Adequate Yearly Progress; AYP: Accountability standards set to make certain all children are achieving according to state and federal expectations. States set their own tests and plans for reaching full student proficiency by the 2013-14 school year. In Alaska, 64.03 percent of all school populations and subgroups must score "proficient" in reading and language arts tests, while 54.86 percent must prove proficient in math. The passing percentages increase every three years until reaching 100 percent in 2013-14.
Subgroups: Accountability under NCLB applies not only to school populations as a whole, but also a number of ethnic and income-level divisions of students. In Alaska, subgroups include African American, Alaska Native, American Indian, Asian, Caucasian, Hispanic, economically disadvantaged, disabled and low-English proficiency students.

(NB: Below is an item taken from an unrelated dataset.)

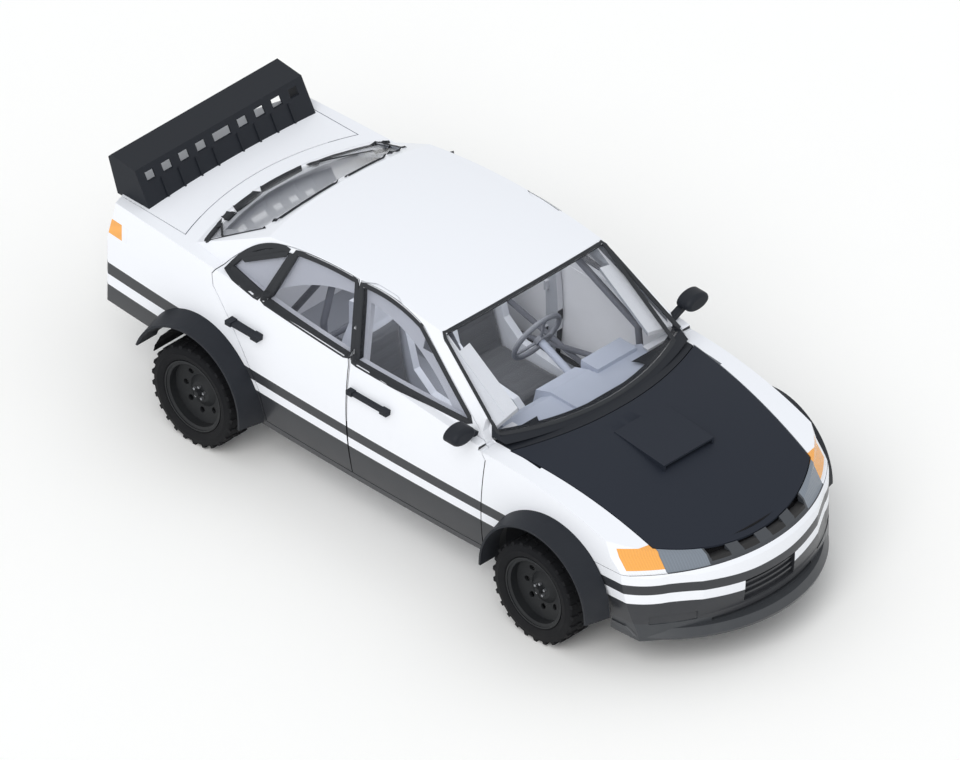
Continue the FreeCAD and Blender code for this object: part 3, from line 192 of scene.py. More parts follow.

Highly qualified: A designation for teacher competency, the national law requires teachers hold a bachelor degree, obtain state licensing and demonstrate subject-matter competency on a "rigorous state test." In Alaska, all elementary school teachers will have to take the PRAXIS II (a test), while high school teachers must either hold a bachelor's degree or pass the test in each subject they teach.

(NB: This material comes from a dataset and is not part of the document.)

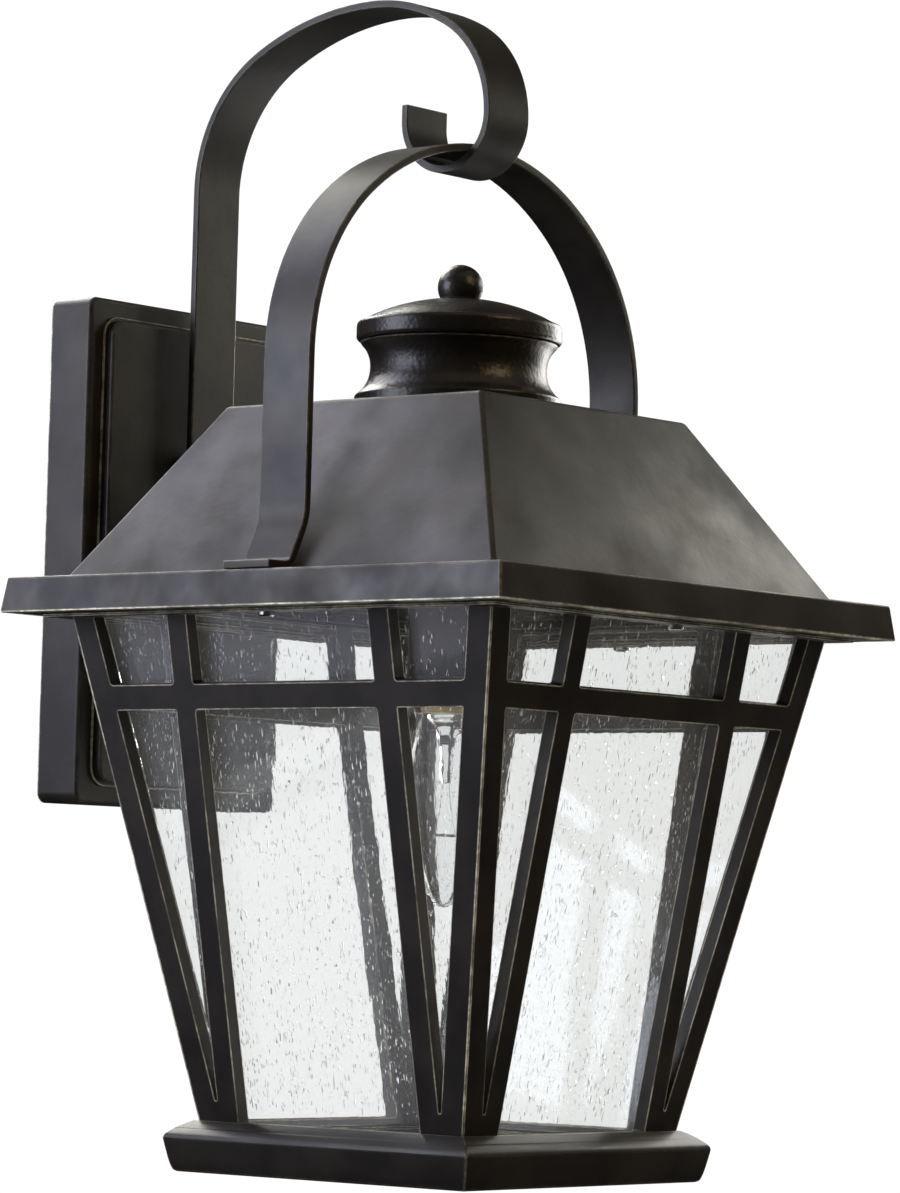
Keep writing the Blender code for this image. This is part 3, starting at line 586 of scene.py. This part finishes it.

School choice: Students at schools that do not meet AYP should have the opportunity to improve their education. Originally, the national law required school districts to provide transportation to other schools if families so chose. That provision has been changed for some parts of Alaska, where transportation to another school is unrealistic. In such a case, districts must provide students with supplemental educational services.